What really worked for me is how the mystery keeps changing shape. Helena is supposedly a healer of little importance in the Resistance. Sure. Fine. Except everyone around her keeps acting like the missing months in her mind might contain the final move of a dead rebellion. So the plot isn’t just “recover the memories.” It’s “figure out why so many powerful people are terrified of what those memories might mean.” That’s a much stronger engine than generic amnesia drama.
The High Reeve angle helps too. Sending her to a ruthless necromancer on a crumbling estate to have her mind pried open is exactly the kind of dark-fantasy premise that either becomes melodramatic sludge or absolutely locks in. Here, it locks in. The estate has that decayed, predatory atmosphere where the walls feel like they know things. And the dynamic between prisoner and captor is loaded from the jump - not because the book is trying to be edgy for its own sake, but because power, knowledge, and identity are all tangled together.
This audiobook asks you to pay attention
Saskia Maarleveld was a smart pick, but not an easy one. Important distinction.
Her performance is not breezy. It doesn’t smooth the book into something you can half-listen to while answering emails or grinding side quests. She gives Helena a controlled, bruised intensity that fits someone trying to preserve the last scraps of herself under captivity, and she uses subtle tonal shifts rather than cartoonish voice acting to separate characters. That choice matters in a story like this. A bigger, flashier read would’ve tipped parts of the book into camp.
Instead, Maarleveld plays the emotional pressure straight. You can hear the exhaustion and resistance in Helena without turning her into a constant whispering wreck. The darker scenes land because Maarleveld doesn’t oversell them. She trusts the material. And when the book starts digging into the ugliest emotional corners - trauma, abuse, the slow horror of realizing your own mind may have been altered into a weapon or a vault - she gives those moments weight without flattening everyone into the same bleak register.
That said: if you need instant momentum, Part 1 may test your patience. Some listeners bounced off the early pacing, and I get it. This is a 36-hour audiobook that withholds context on purpose. New characters don’t all arrive with immediate emotional stickiness, because the book is building distrust first and attachment later. I was into that. But I also read this instead of writing my thesis, so my tolerance for slow-burn world-building is frankly irresponsible.
Normal speed is the move here. Don’t 1.25x this unless you actively hate atmosphere. Maarleveld’s phrasing, accent work, and pauses are doing real labor, especially when the tension comes from what a character chooses not to say.
The part where it punches you in the throat
There are books that are “dark” because they want credit for mentioning trauma, and then there are books that actually sit with the cost of survival. Alchemised is firmly in the second camp.
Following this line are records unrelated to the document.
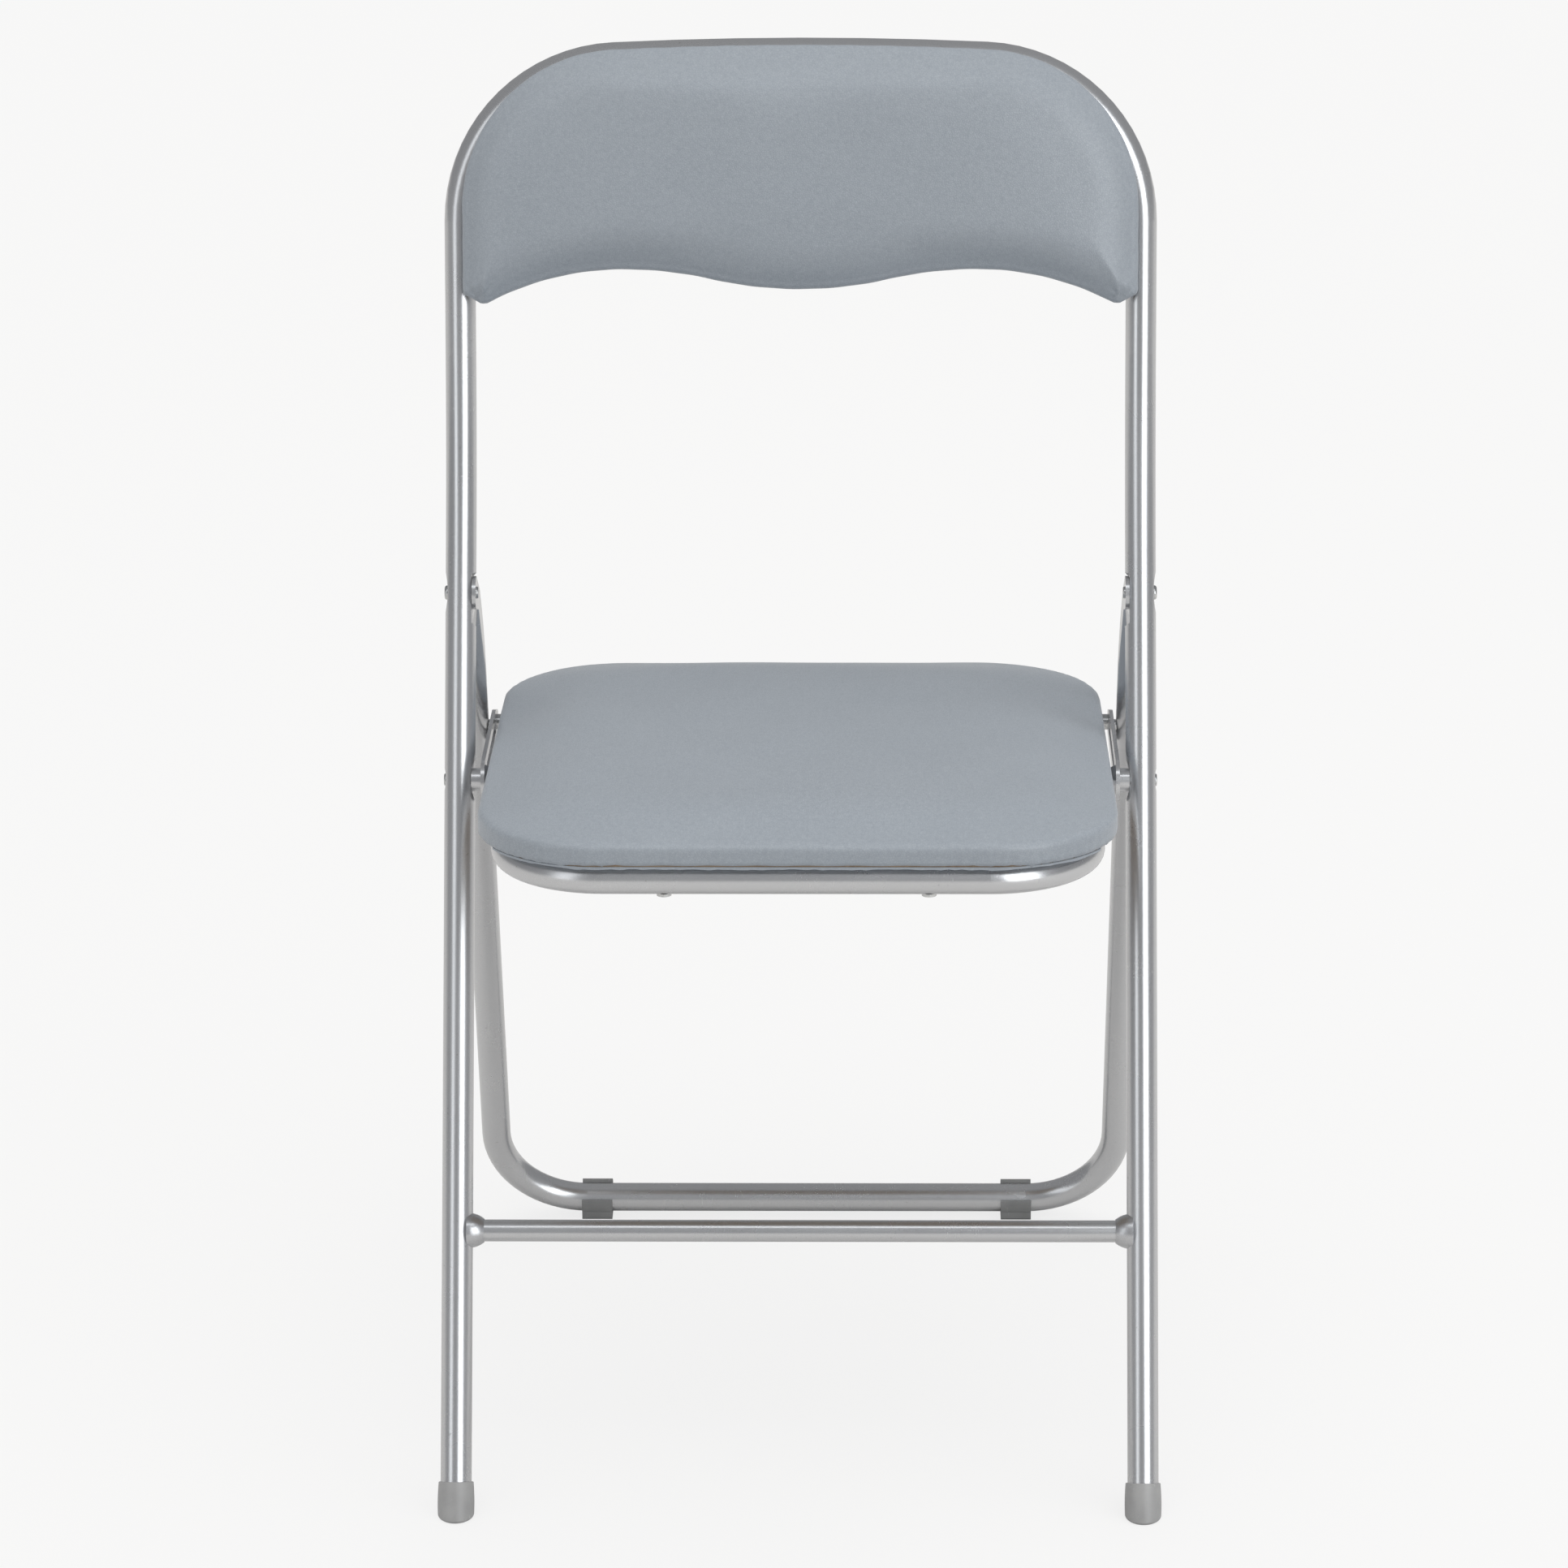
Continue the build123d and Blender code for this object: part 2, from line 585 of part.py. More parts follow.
with BuildPart() as bracket_rivets:
    with BuildSketch(spacer_at.offset(seat_half + 7)):
        Circle(2.5)
    extrude(amount=plate_out - seat_half - 6.5)
    with BuildSketch(spacer_at.offset(plate_out + 0.02)):
        Circle(4.5)
    extrude(amount=1.1)
    with BuildSketch(spacer_at.offset(seat_half + 5.9)):
        Circle(3.3)
    extrude(amount=1.3)
    mirror(about=Plane.YZ)
bracket_rivets.part.label = "bracket_rivets"
export_step(bracket_rivets.part, "parts/bracket_rivets.step")

# ---------------------------------------------------------------- seat cushion
seat_w = tube_r + 0.02    # underside of the cushion above the tube centreline
cushion_t = 25.0
cushion_edge_r = 10.0
seat_board_t = 9.0

with BuildSketch() as seat_outline:
    with BuildLine():
        Polyline((-191, -202.5), (191, -202.5), (188.6, 173.8), (-188.6, 173.8), close=True)
    make_face()
    fillet(vertices().group_by(Axis.Y)[0], 74)
    fillet(vertices().group_by(Axis.Y)[-1], 76)

with BuildPart() as seat_cover:
    with BuildSketch(seat_plane.offset(seat_w)):
        add(seat_outline.sketch)
    extrude(amount=cushion_t)
    fillet(faces().sort_by(Axis(origin=(0, 0, 0), direction=seat_plane.z_dir))[-1].edges(),
           cushion_edge_r)
    with BuildSketch(seat_plane.offset(seat_w + vinyl)):
        add(seat_outline.sketch)
        offset(amount=-vinyl, mode=Mode.REPLACE)
    extrude(amount=seat_board_t + 2 * board_gap, mode=Mode.SUBTRACT)
    with BuildSketch(seat_plane.offset(seat_w + vinyl)):
        add(seat_outline.sketch)
        offset(amount=-vinyl - 9, mode=Mode.REPLACE)
    extrude(amount=cushion_t - 2 * vinyl, mode=Mode.SUBTRACT)
    with BuildSketch(seat_plane.offset(seat_w)):
        add(seat_outline.sketch)
        offset(amount=-30, mode=Mode.REPLACE)
    extrude(amount=vinyl, mode=Mode.SUBTRACT)
    with BuildSketch(seat_plane.offset(seat_w)):
        with Locations(*seat_screw_spots):
            Circle(1.8)
    extrude(amount=vinyl, mode=Mode.SUBTRACT)
seat_cover.part.label = "seat_cover"
export_step(seat_cover.part, "parts/seat_cover.step")

with BuildPart() as seat_board:
    with BuildSketch(seat_plane.offset(seat_w + vinyl + board_gap)):
        add(seat_outline.sketch)
        offset(amount=-vinyl - board_gap, mode=Mode.REPLACE)
    extrude(amount=seat_board_t)
    with BuildSketch(seat_plane.offset(seat_w)):
        with Locations(*seat_screw_spots):
            Circle(1.8)
    extrude(amount=9, mode=Mode.SUBTRACT)
seat_board.part.label = "seat_board"
export_step(seat_board.part, "parts/seat_board.step")

with BuildPart() as seat_foam:
    with BuildSketch(seat_plane.offset(seat_w + vinyl + seat_board_t + 2 * board_gap)):
        add(seat_outline.sketch)
        offset(amount=-vinyl - 9 - board_gap, mode=Mode.REPLACE)
    extrude(amount=cushion_t - 2 * vinyl - seat_board_t - 3 * board_gap)
seat_foam.part.label = "seat_foam"
export_step(seat_foam.part, "parts/seat_foam.step")

with BuildPart() as seat_screws:
    with BuildSketch(seat_plane.offset(-10.6)):
        with Locations(*seat_screw_spots):
            Circle(4.4)
    extrude(amount=1.78)
    with BuildSketch(seat_plane.offset(-9)):
        with Locations(*seat_screw_spots):
            Circle(1.75)
    extrude(amount=27)
seat_screws.part.label = "seat_screws"
export_step(seat_screws.part, "parts/seat_screws.step")

with BuildPart() as seat_staples:
    spots = [(side * 162.8, y, 90) for side in (-1, 1) for y in range(-110, 101, 30)]
    spots += [(x, y, 0) for x in range(-105, 106, 30) for y in (-176.5, 158)]
    with BuildSketch(seat_plane.offset(seat_w - 0.6)):
        for x, y, turn in spots:
            with Locations(Location((x, y, 0), (0, 0, turn))):
                Rectangle(10, 1.2)
    extrude(amount=0.58)
seat_staples.part.label = "seat_staples"
export_step(seat_staples.part, "parts/seat_staples.step")
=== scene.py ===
import json
import math
from collections import namedtuple

import bpy
import numpy as np
from mathutils import Matrix, Vector
from mathutils.kdtree import KDTree


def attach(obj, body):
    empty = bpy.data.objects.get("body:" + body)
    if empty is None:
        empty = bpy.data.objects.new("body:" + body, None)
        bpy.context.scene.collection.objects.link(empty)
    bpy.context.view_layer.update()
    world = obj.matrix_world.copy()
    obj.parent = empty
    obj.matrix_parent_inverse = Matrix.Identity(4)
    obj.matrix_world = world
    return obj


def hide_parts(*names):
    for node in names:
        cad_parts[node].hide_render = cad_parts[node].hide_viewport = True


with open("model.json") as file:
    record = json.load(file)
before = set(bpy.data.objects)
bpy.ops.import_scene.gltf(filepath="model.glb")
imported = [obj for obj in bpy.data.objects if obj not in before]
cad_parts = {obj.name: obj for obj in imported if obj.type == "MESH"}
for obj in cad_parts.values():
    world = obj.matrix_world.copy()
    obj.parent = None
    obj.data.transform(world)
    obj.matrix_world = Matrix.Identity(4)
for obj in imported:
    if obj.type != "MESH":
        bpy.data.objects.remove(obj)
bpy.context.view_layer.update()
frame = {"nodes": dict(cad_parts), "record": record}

# Planes of the chair, in metres and radians; the same lines as the frame's own drawing
SEAT_SLOPE = math.radians(3.3)
BACK_LEAN = math.radians(14.1)
JOINTS = {j["name"]: j for j in frame["record"]["behaviour"]["joints"]}
SEAT_PIVOT = np.array(JOINTS["seat_fold"]["pos_m"])
BACK_TOP_CENTRE = np.array([0.0, 0.12090, 0.83244])    # middle of the arch's tube
SEAT_PAD_BASE = 0.00952    # underside of the seat cushion above the seat tube's centreline
BACK_PAD_BASE = 0.0102     # back of the backrest cushion in front of the tube's centreline


def on_seat(x, y, z):
    """Seat plane coordinates (across, back from the pivot, up from the seat tube) to world."""
    c, s = math.cos(SEAT_SLOPE), math.sin(SEAT_SLOPE)
    return np.stack([x, SEAT_PIVOT[1] + y * c + z * s, SEAT_PIVOT[2] - y * s + z * c], -1)


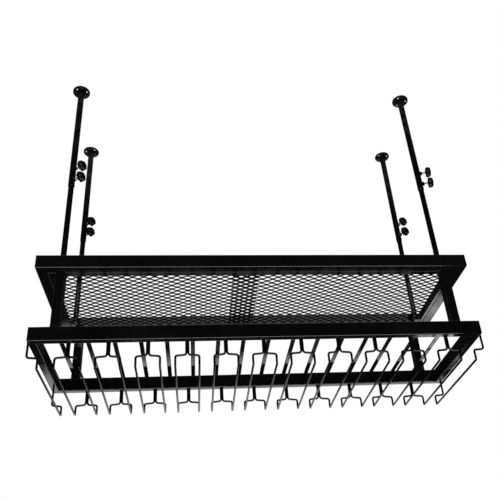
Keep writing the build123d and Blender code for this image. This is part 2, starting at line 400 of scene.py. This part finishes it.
def expanded_metal(node, pitch, shift, stretch, raised_end, raise_by, coat):
    """Sheet of expanded metal: rows of zigzag strands, each joined to the next where they meet.

    A row is y = row + side * swing * T(x) - bow * sin(pi * (x - middle) / span), where side
    alternates from row to row. T is a wave that is flat at +1 and -1 along the joints and straight
    between them. The sine is the uneven stretch of the sheet: stretch is its bow, middle and span.
    The shift is that of the wave along X and of the rows along Y.

    Each strand has a flat section that is tilted, as slitting and stretching leave it. A strand
    stops at the sheet's edges and at a window round a pole. Left of raised_end the sheet lies
    raise_by higher, over the other one, and comes down over the length of the step.
    """
    low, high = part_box(node)
    row_step, joint, step_length = 10 * MM, 4.6 * MM, 6 * MM
    wide, thick, tilt = 3.9 * MM, 1.0 * MM, radians(-20)
    edge_gap, half_window, level = 0.5 * MM, 10 * MM, low.z + 1.2 * MM
    rows_each_way, waves_each_way = 20, 24
    swing = (row_step - wide) / 2

    corners = np.array([[-wide, -thick], [wide, -thick], [wide, thick], [-wide, thick]]) / 2
    section = corners @ np.array([[cos(tilt), sin(tilt)], [-sin(tilt), cos(tilt)]])
    offset = np.concatenate([np.zeros((4, 1)), section], 1)

    wave_shift, row_shift = shift
    bow, middle, span = stretch
    row_steps = np.arange(-rows_each_way, rows_each_way + 1) * row_step
    rows = (low.y + high.y) / 2 + row_shift + row_steps
    waves = np.arange(-waves_each_way, waves_each_way + 1)
    turns = np.array([-joint / 2, joint / 2, (pitch - joint) / 2, (pitch + joint) / 2])
    bends = (waves[:, None] * pitch + turns[None, :]).ravel() + wave_shift
    levels = np.tile([1.0, 1.0, -1.0, -1.0], len(waves))
    marks = np.unique(np.concatenate([bends, [raised_end, raised_end + step_length]]))
    fine = np.arange(low.x + edge_gap, high.x - edge_gap, 0.1 * MM)
    zigzag = np.interp(fine, bends, levels)
    stretched = bow * np.sin(pi * (fine - middle) / span)
    poles = [middle_of("inner_pole_" + corner) for corner in POLES]

    shells = []
    for index, row in enumerate(rows):
        y = row + (swing if index % 2 else -swing) * zigzag - stretched
        clear = (y > low.y + wide / 2) & (y < high.y - wide / 2)
        for pole_x, pole_y, _ in poles:
            clear &= np.maximum(np.abs(fine - pole_x), np.abs(y - pole_y)) > half_window
        edges = np.flatnonzero(np.diff(clear.astype(int), prepend=0, append=0))
        for first, last in edges.reshape(-1, 2):
            start, end = fine[first], fine[last - 1]
            x = np.concatenate([[start], marks[(marks > start) & (marks < end)], [end]])
            height = level + raise_by * (1 - np.clip((x - raised_end) / step_length, 0, 1))
            path = np.stack([x, np.interp(x, fine, y), height], -1)
            shells.append(ring_skin(path[:, None] + offset[None]))
    make_piece(node + "_strands", shells, "rack", coat, [node], 25)


# ---------------------------------------------------------------- glass hangers


def bent_rod(corners, radii, radius):
    """Round wire along straight runs with an arc of its own radius at each corner between them.

    At a corner C between directions a and b that differ by the angle f, the arc starts at
    C - a * r * tan(f / 2) and goes on as a * r * sin(s) + n * r * (1 - cos(s)) for s from 0 to f,
    with n the part of b across a.
    """
    steps, sides = 7, 14
    corners = np.array(corners, float)
    way = unit(np.diff(corners, axis=0))
    a, b = way[:-1, None], way[1:, None]
    middle, r = corners[1:-1, None], np.array(radii, float)[:, None, None]
    bend = np.arccos((a * b).sum(-1, keepdims=True))
    n = unit(b - a * (a * b).sum(-1, keepdims=True))
    s = bend * np.linspace(0, 1, steps)[None, :, None]
    arcs = middle - a * r * np.tan(bend / 2) + a * r * np.sin(s) + n * r * (1 - np.cos(s))
    heading = a * np.cos(s) + n * np.sin(s)
    path = np.concatenate([corners[:1], arcs.reshape(-1, 3), corners[-1:]])
    heading = np.concatenate([way[:1], heading.reshape(-1, 3), way[-1:]])
    level = np.array([0.8, 0.6, 0.0])  # no run goes this way
    first = unit(level - heading * (heading @ level)[:, None])
    second = np.cross(heading, first)
    angle = (np.arange(sides) / sides * 2 * pi)[None, :, None]
    ring = np.cos(angle) * first[:, None] + np.sin(angle) * second[:, None]
    return ring_skin(path[:, None] + radius * ring)


def hanger_piece(index, coat):
    """One hanger: bent wires side by side that share a stem line, welded below both long rails.

    Each wire goes down its stem, out along a slanted shoulder to its lip, down to the run below the
    frame, and along it to the rear, where the same bends bring it up again. The first and the last
    hanger have one wire, whose stem is at the end of the rack.
    """
    node = f"hanger_{index:02d}"
    low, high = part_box(node)
    y = middle_of("rack_front_rail")[1]
    top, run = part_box("rack_front_rail")[0].z, low.z + WIRE_RADIUS + 0.1 * MM
    into_rail, half_gap = 0.4 * MM, 2.6 * MM
    shoulder_start, shoulder_end = 0.8 * MM, -1.6 * MM
    weld_foot, weld_depth = 1.8 * MM, 2.4 * MM
    bend_radii = [7 * MM, 5.5 * MM, 3.2 * MM]
    left, right, middle = low.x + WIRE_RADIUS, high.x - WIRE_RADIUS, (low.x + high.x) / 2
    if index == 1:
        wires = [(left, right)]
    elif index == HANGER_COUNT:
        wires = [(right, left)]
    else:
        wires = [(middle - half_gap, left), (middle + half_gap, right)]
    shells = []
    for stem, lip in wires:
        half = [
            (stem, y, top + into_rail),
            (stem, y, top - STEM_LENGTH + shoulder_start),
            (lip, y, top - STEM_LENGTH + shoulder_end),
            (lip, y, run),
        ]
        corners = half + [(x, -y, z) for x, y, z in reversed(half)]
        shells.append(bent_rod(corners, bend_radii + bend_radii[::-1], WIRE_RADIUS))
        for side in (y, -y):
            shells.append(weld_ring((stem, side, top), WIRE_RADIUS, weld_foot, weld_depth))
    for points, faces in shells:  # the end hangers' welds stop at the end of the rack
        points[:, 0] = np.clip(points[:, 0], cad_low.x, cad_high.x)
    make_piece(node + "_wire", shells, "rack", coat, [node], 50)


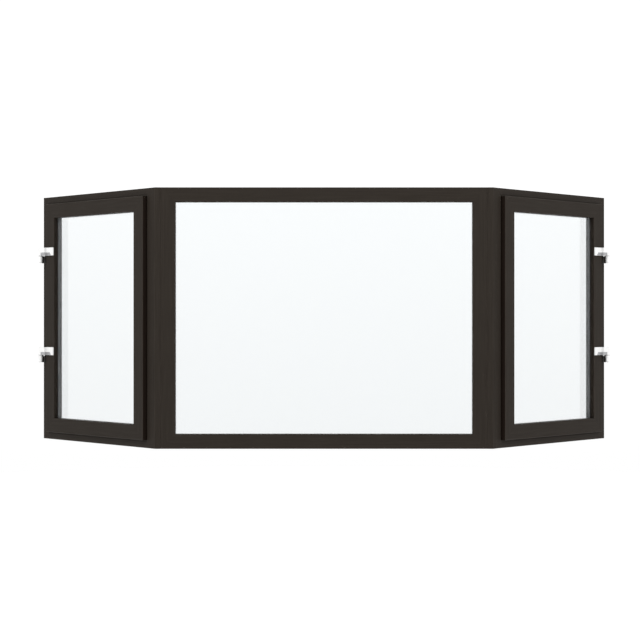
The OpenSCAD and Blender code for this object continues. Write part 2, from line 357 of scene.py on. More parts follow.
# Unfoiled PVC core for the faces that the foil does not cover. Its brown is well below the foil's: painted
# shade where these faces sit in the joint gaps round the sashes and on the outer faces of the frames.
shade_dark_pvc, shade_dark_tree, shade_dark_shader, shade_dark_browns = speckled_finish(
    "PVC core dark as painted shade", 1.0, 3.0,
    (0.0085, 0.0052, 0.0034, 1.0), (0.0125, 0.0082, 0.0058, 1.0), (0.50, 0.62), 0.2,
    sheen=0.08, drawn=(4.0, 260.0, 1.0),
)
shade_dark_dust = placed_group(shade_dark_tree, dust_film, Thickness=0.08)
shade_dark_colour = blend_of(shade_dark_tree, shade_dark_dust.outputs["Mask"], shade_dark_browns, (0.22, 0.20, 0.18, 1.0))
shade_dark_tree.links.new(shade_dark_colour, shade_dark_shader.inputs["Base Color"])


def anchor_grooves(depths, bite=0.002, width=0.004):
    """Section corners of the shallow grooves that run round the outside of a frame."""
    corners = []
    for depth in depths:
        corners.append((depth, 0.0, 0.0003))
        corners.append((depth, bite, 0.0))
        corners.append((depth + width, bite, 0.0))
        corners.append((depth + width, 0.0, 0.0003))
    return corners


front_section = softened(
    [(0.0, 0.0, 0.0020)]
    + anchor_grooves((0.012, 0.048))
    + [
        (frame_depth, 0.0, 0.0015),
        (frame_depth, front_face - lip_height, 0.0005),
        (front_lip, front_face - lip_height, 0.0),
        (front_lip, front_face, 0.0012),
        (0.0, front_face, 0.0022),
    ]
)


def on_front(x, y, z):
    """A spot on the front light, from its outer lower left corner."""
    return Vector((front_left + x, front_plane + y, z))


for run, node in (
    ("head", "front_head"),
    ("sill", "front_sill"),
    ("near", "front_left_jamb"),
    ("far", "front_right_jamb"),
):
    solid = bmesh.new()
    mitred_bar(
        solid, on_front, run, front_width, window_height, front_section,
        # The outer faces take the dark PVC core finish: painted shade on the frame's outside.
        second_finish_faces=lambda depth, across: across < 0.0021 and depth > 0.003,
    )
    piece = as_piece(node.replace("front_", "front_frame_"), solid, brown_foil, shade_dark_pvc)
    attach(piece, "root")
    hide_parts(node)


# ---------------------------------------------------------------- double glazing
# Two sheets of float glass with polished edges, held apart by a hollow aluminium bar filled with
# drying beads. Small holes in the bar let the beads reach the air between the sheets.
pane_thick = 0.004
cavity = 0.016
glass_cover = 0.015
front_glass_y = 0.020
bar_width = 0.012
pane_polish = 0.0006

clear_glass, glass_tree, glass_shader = new_finish("clear glass")
glass_place = node_in(glass_tree, "ShaderNodeTexCoord")
glass_smear = node_in(
    glass_tree, "ShaderNodeTexNoise", glass_place.outputs["Object"], Scale=5.0, Detail=4.0, Distortion=1.2
)
glass_film = ranged(glass_tree, glass_smear.outputs[0], (0.45, 0.75), (0.0, 0.012))
glass_tree.links.new(glass_film, glass_shader.inputs["Roughness"])
glass_shader.inputs["Base Color"].default_value = (0.949, 0.962, 0.966, 1.0)
glass_shader.inputs["IOR"].default_value = 1.52
glass_shader.inputs["Specular IOR Level"].default_value = 0.35
glass_shader.inputs["Transmission Weight"].default_value = 1.0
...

I can’t spoil the late-game reveals, but I can say this: the emotional payoff people keep mentioning is real. There were absolutely moments near the end where I had to pause and just stare at my apartment wall like I’d failed a Wisdom save. Not because the book was trying to manipulate me with cheap twists, but because it earns the horror of recognition. When buried history starts surfacing, it recontextualizes the pain in a way that is both satisfying and awful. The progression is satisfying. The dread is worse.
And the ending? Yeah. I buy the reports of people crying and clapping, which sounds ridiculous until you get there. It’s not a triumph in the clean heroic-fantasy sense. It’s the kind of ending that leaves scorch marks. You crawl out of it more than you celebrate it.
A quick warning from your friendly neighborhood fantasy gremlin: check the content warnings and actually believe them. Violence, abuse, sexual content, trauma - none of that is decorative here. If you’re in the mood for a cozy magic academy, turn around. If you want dark fantasy that commits to the bit and then makes the bit emotionally expensive, now we’re talking.
You, specifically
Listen if you want a dense dark fantasy where memory itself is the battlefield, and you’re happy to give it full attention. Listen if prison politics, necromancy, ruined ideals, and a corrosive captor/captive dynamic are your catnip. Skip if you mostly use audiobooks as background noise, because this one will absolutely punish distraction. And skip if slow early investment makes you twitchy.
For me, this landed hard. The world-building is chef’s kiss, the emotional architecture is vicious, and Saskia Maarleveld understands that a book this bleak only works if the performance stays precise instead of melodramatic. Yes, it’s 40 hours. Yes, it’s worth it.